Puppeteer Client Wrapper
To scrape console content for both javascript and generic messages you need a browser. The scraper can already launch puppeteer using the built-in PuppeteerClient. We’re going to extend it to listen for console events. Each console event is stored in consoleContent
. Prior visiting a new page existing content is removed. In this way consoleContent
only contains the logs for the current page.

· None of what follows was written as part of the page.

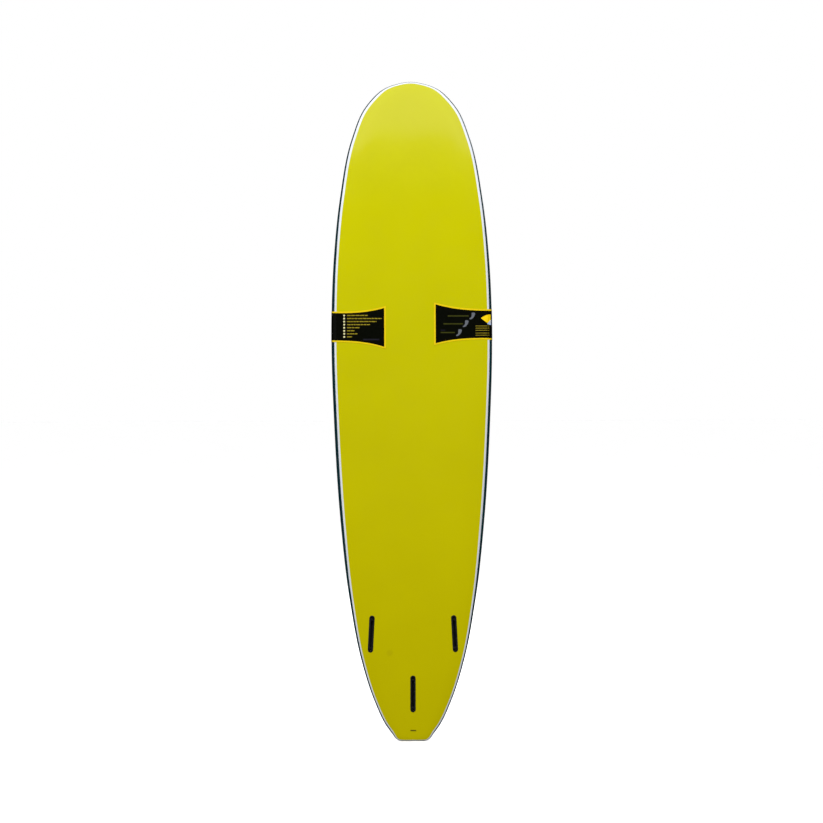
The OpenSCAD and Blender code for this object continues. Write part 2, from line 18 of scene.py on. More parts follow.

export default class ConsolePuppeteerClient extends PuppeteerClient {
consoleContent: string[][];
async launch(): Promise<void> {
await super.launch();
const consoleHandler = (evt: ConsoleMessage) => {
this.consoleContent.push([
evt.type(),
evt.text(),
]);
};
this.page.on('console', consoleHandler);
}
goto(url: string, opts: WaitForOptions): Promise<HTTPResponse> {
this.consoleContent = [];
return super.goto(url, opts);
}
}
Custom BrowserFetchPlugin
Built-in BrowserFetchPlugin is responsible for opening each to be scraped URL in a browser tab. It waits for page DOM to stabilize (no new nodes being added, updated or removed) before passing execution to the next plugin. At this point all console events related to rendering the page have been emitted and are available in client.consoleContent
from the above ConsolePuppeteerClient
class. Just attach to the returned result the content property containing the console content.
The result, a partial Resource, is passed to each plugin from the scrape pipeline allowing further modifications. Usually the last plugin saves the content to a database.
When exporting content as csv, the built-in CsvExporter looks through all pipeline plugins to figure out the csv column names. getContentKeys
provides this info.
export default class ConsoleBrowserFetchPlugin extends BrowserFetchPlugin {
getContentKeys() {
return [ 'type', 'text' ];
}
async openInTab(resource: Resource, client: ConsolePuppeteerClient): Promise<Partial<Resource>> {
const result: Partial<Resource> = await super.openInTab(resource, client);
result.content = client.consoleContent;
return result;
}
}
Scrape Configuration
The scrape configuration is based on the built-in browser-static-content pipeline. Since this is just an example, we restrict the number of scraped resources to 5 via the InsertResourcesPlugin maxResources
option.
"project": {
"name": "ConsoleContent",
"pipeline": "browser-static-content",
"pluginOpts": [
{
"name": "ConsoleBrowserFetchPlugin",
"path": "ConsoleBrowserFetchPlugin.ts",
"replace": "BrowserFetchPlugin"
},
{
"name": "InsertResourcesPlugin",
"maxResources": 5
}
],
"resources": [
{
"url": "https://en.wikipedia.org/wiki/Main_Page"
}
]
}
Start Scraping
Putting it all together:
import { Scraper, ScrapeEvent, Project, CsvExporter, BrowserClient } from '@get-set-fetch/scraper';
import ScrapeConfig from './console-content-config.json';
import ConsolePuppeteerClient from './ConsolePuppeteerClient';
const browserClient: BrowserClient = new ConsolePuppeteerClient();
const scraper = new Scraper(ScrapeConfig.storage, browserClient);
scraper.on(ScrapeEvent.ProjectScraped, async (project: Project) => {
const exporter = new CsvExporter({ filepath: 'console.csv' });
await exporter.export(project);
});
scraper.scrape(ScrapeConfig.project, ScrapeConfig.concurrency);